A winter crossing on the Stanley – 1890

Canadian Government Steamer “Stanley”. Warwick Bros & Rutter postcard #1694.

Following the unsatisfactory performance over a dozen years of the Dominion’s first ice breaker the Northern Light, the arrival of the C.G.S. Stanley promised relief and a serious attempt to address the goal of “continuous steam communication” across Northumberland Strait. The arrival of the new vessel in time for the 1888-1889 winter was accompanied by lighter than usual ice conditions. The Stanley made almost four times the number of trips that the Northern Light had been able to provide the previous year. Passages were relatively smooth the following winter as well and it looked as if the much-dreaded trip to the mainland on the winter steamer or the even more uncomfortable alternative of the ice boats at the Capes was a thing of the past.

CGS Stanley steaming through heavy ice. Note the iceboat hanging from the davits.

It is in this context that the following account of an early winter trip from Charlottetown to Quebec in 1890 is set. Although the journey involved four different rail lines with changes at Georgetown, Pictou, Stellarton, Truro and Levis as well as the steamer passage, it seemed as if this was simply a matter of routine, marred only by the usual irritations suffered by the usual passengers.  The account of the December trip was published in the Montreal Gazette for December 13 1890 over the name “Lorainne”. Only the section dealing with the trip from Charlottetown to Pictou is reprinted here. This trip without incident, taken so early in the season, was followed by a winter of exceptionally severe conditions and it was soon clear that the Island transportation problems had not been solved. That however, was in the un-knowable future for our contented traveller.

It was about 10 0’clock on a bitter night when the hotel sleigh drove round to the door, and we took our seat by the side of a timid lady, who seemed nervous about everything, and about her trunks in particular. Our drive to the railway station occupied not more than three minutes, and there was the mail express, steaming and snorting, all impatient to be off to Georgetown, the winter port of the province. Late and cold as it was the station was full of people. A rosy-cheeked Irish girl was going off to Boston and her “sisters and cousins and aunts” were grouped round the carriage giving her a hearty send-off. The other passengers were a couple of clergymen, the aforesaid timid lady, and a pretty Pictou girl attended by several gentlemen friends. Arrived at Georgetown it was, for all of us except the timid lady, but the work of a moment to get ourselves and our baggage on board of the Stanley. She, after the manner of her kind, had lost her trunk or misplaced it which gave her the same sorrow and trouble. From the bad air of the train and the bleak air of the wharf, to the clean, cosy Stanley, what change! After a few words with the agreeable and obliging purser, Mr. Dominick Ryan, so well-known to the travelling public of the summer season by reason of his long tenure of office on the steamer St. Lawrence, we were shown to our cabin by another old friend of the route.— the steward – named Smith. Smith is a good Catholic, and many a time has come to the rescue of some one of his coreligionists who on a Wednesday in advent would wistfully consign himself to a dinner of herbs, having per force of conscience been obliged to decline the “stalled ox,” when suddenly a plate of boiled herring would be popped down before him with a whisper of “waiter’s dinner, sir.” A well-known Catholic priest told me having been travelling for some time, he had lost count of the days of the week, and at breakfast on the St. Lawrence, was plunging his knife into succulent steak, when presto! lo!  the plate was whisked away replaced by one of codfish, with a whisper of “Friday,” Sir.
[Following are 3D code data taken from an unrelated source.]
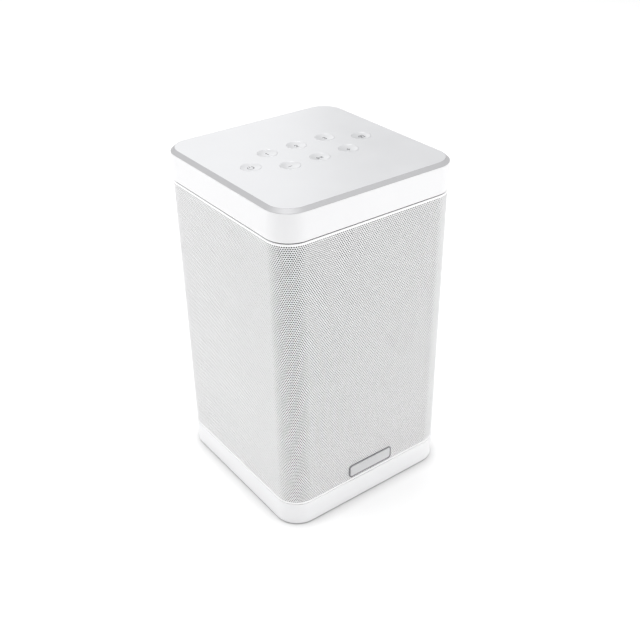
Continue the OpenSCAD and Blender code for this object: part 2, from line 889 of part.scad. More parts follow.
// From the main board, over its top edge and through the partition to the two drivers
woofer_lead = [
    [8, 47.2, 81], [8, 48, 84], [8, 47, 87.5], [8, 44, 89], [8, 40, 89], [8, 36, 89],
    [8, 30, 89], [8, 20, 92], [8, 10, 104], [8, 2, 113], [9, -8, 117], [11, -18, 117], [14, -27, 112], [16.2, -33, 106.2]
];
tweeter_lead = [
    [12, 47.2, 81], [12, 48, 84], [12, 47, 87.5], [12, 44, 89], [12, 40, 89], [12, 36, 89],
    [12, 30, 90], [12, 20, 95], [12, 8, 106], [12, -12, 122], [11, -28, 136], [10, -36, 145], [10, -39.5, 150]
];

module driver_leads() {
    color("firebrick") {
        lead(woofer_lead, lead_d);
        lead(tweeter_lead, lead_d);
    }
}

ribbon_x = 34;
ribbon_w = 10;
ribbon_y = 49;
ribbon_t = 0.5;
ribbon_z = control_z - 1.8;

module control_ribbon() {
    ribbon_foot = 62.5;
    start_y = 14;
    x1 = ribbon_x + ribbon_w;
    color("lightgray") {
        block(ribbon_x, x1, start_y, start_y + ribbon_t, ribbon_z, control_z);
        block(ribbon_x, x1, start_y, ribbon_y + ribbon_t, ribbon_z, ribbon_z + ribbon_t);
        block(ribbon_x, x1, ribbon_y, ribbon_y + ribbon_t, ribbon_foot, ribbon_z + ribbon_t);
        block(ribbon_x, x1, board_front, ribbon_y + ribbon_t, ribbon_foot, ribbon_foot + ribbon_t);
    }
}

base();
feet();
grille();
grille_cloth();
badge();
top_cap();
top_panel();
key_power();
key_one();
key_two();
key_three();
key_source();
key_minus();
key_play();
key_plus();
cabinet();
front_baffle();
cabinet_gasket();
damping_pad();
case_screws();
woofer_frame();
woofer_gasket();
woofer_surround();
woofer_cone();
woofer_dust_cap();
woofer_spider();
woofer_coil();
woofer_top_plate();
woofer_magnet();
woofer_yoke();
tweeter_plate();
tweeter_dome();
tweeter_coil();
tweeter_top_plate();
tweeter_magnet();
tweeter_yoke();
driver_screws();
rear_panel();
rear_screws();
port_tube();
mains_inlet();
inlet_pins();
line_socket();
usb_socket();
network_socket();
control_board();
key_mat();
main_board();
wireless_module();
heat_sink();
power_board();
transformer();
capacitors();
board_screws();
driver_leads();
control_ribbon();
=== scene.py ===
import json
import math
import bpy
import bmesh
from mathutils import Matrix, Vector

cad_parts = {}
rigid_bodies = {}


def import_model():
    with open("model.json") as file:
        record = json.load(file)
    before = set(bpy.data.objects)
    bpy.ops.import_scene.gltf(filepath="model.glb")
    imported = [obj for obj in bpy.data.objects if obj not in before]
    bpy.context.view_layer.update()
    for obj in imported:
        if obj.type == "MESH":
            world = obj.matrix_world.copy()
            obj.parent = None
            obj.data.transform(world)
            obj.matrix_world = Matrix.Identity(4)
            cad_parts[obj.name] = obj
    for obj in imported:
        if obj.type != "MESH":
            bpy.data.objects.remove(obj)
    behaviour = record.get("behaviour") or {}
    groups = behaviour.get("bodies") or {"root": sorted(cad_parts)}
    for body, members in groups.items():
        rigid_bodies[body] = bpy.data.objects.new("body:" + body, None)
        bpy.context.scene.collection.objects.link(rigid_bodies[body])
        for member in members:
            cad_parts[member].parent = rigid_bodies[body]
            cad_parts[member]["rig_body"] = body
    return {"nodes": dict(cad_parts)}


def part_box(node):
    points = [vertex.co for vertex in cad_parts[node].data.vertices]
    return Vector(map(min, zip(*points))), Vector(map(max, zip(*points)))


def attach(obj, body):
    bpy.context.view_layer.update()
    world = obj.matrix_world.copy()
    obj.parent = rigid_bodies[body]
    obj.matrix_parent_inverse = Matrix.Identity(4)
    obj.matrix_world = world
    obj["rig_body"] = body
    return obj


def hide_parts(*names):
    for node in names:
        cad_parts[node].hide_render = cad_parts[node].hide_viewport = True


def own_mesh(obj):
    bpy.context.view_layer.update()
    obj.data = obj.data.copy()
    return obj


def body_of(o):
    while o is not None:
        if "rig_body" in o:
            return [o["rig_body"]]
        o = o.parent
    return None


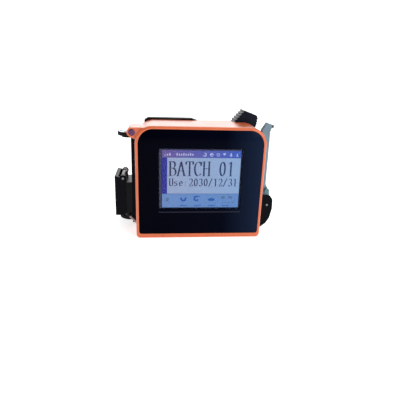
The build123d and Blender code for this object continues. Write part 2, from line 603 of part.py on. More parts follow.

The cabin which was allotted to us on the Stanley was not only cosy, but beautiful in all its appointments. Rich carpet and curtains, a luxurious sofa, two berths, furnished with spring mattresses, eider down spreads, a cabinet de toilette, chairs, foot stools, curtains, in fact every possible luxury. In this charming boudoir, we were supplied with hot lemonade for supper and soon slept most comfortably.

Next morning early, we were awakened by a grating sound against the outer wall of our apartment, and dressing quickly, went on deck to see the Stanley cutting through the ice. Fields of ice over six inches thick lay all around us, but the iron vessel with her powerful machinery cut through it as if it were wax. The air was keen and cold, so that like Sir Joseph Porter, we were glad to go below, where breakfast awaited us. A good breakfast too, beefsteak, sausages, Irish stew, in the consumption of which we were aided by the parsons above mentioned. Nearing Pictou the view on deck was fine. The ice which was at least ten inches thick was bushed and teams with their bells jingling were being driven merrily along. The drivees thereof were far from being such picturesque figures as their brethren, the habitants of Quebec. The farmer “down below” has no distinctive appearance. His coats follow the fashion when new and when old are patched with something more modern. His cap has a square crown, and ears which turn down and tie under his chin. His boots are of a heterogeneous class. He knows not of toque or sash or bottes sauvages. He knows naught, moreover of the time honored carriole. His sleigh is a farm sled with posts stuck in and boards built round if needed. For the rest, his tobacco has pretty much the same flavor as that of the habitant. Fortunately no whiff of that pungent weed reached us from the sleighs that glided along between the rows of spruce trees, parallel to our course. Between us and the sleighs were boys skating – some indeed, so close as to be within hail of the steamer. Steadily we cleft our way amid a shower of feathery snow flakes that betokened the breaking of the “cold snap.” Through piled ice, through flat ice, ice stationary and ice floating, the Stanley moved with equal placidity making Pictou wharf before noon.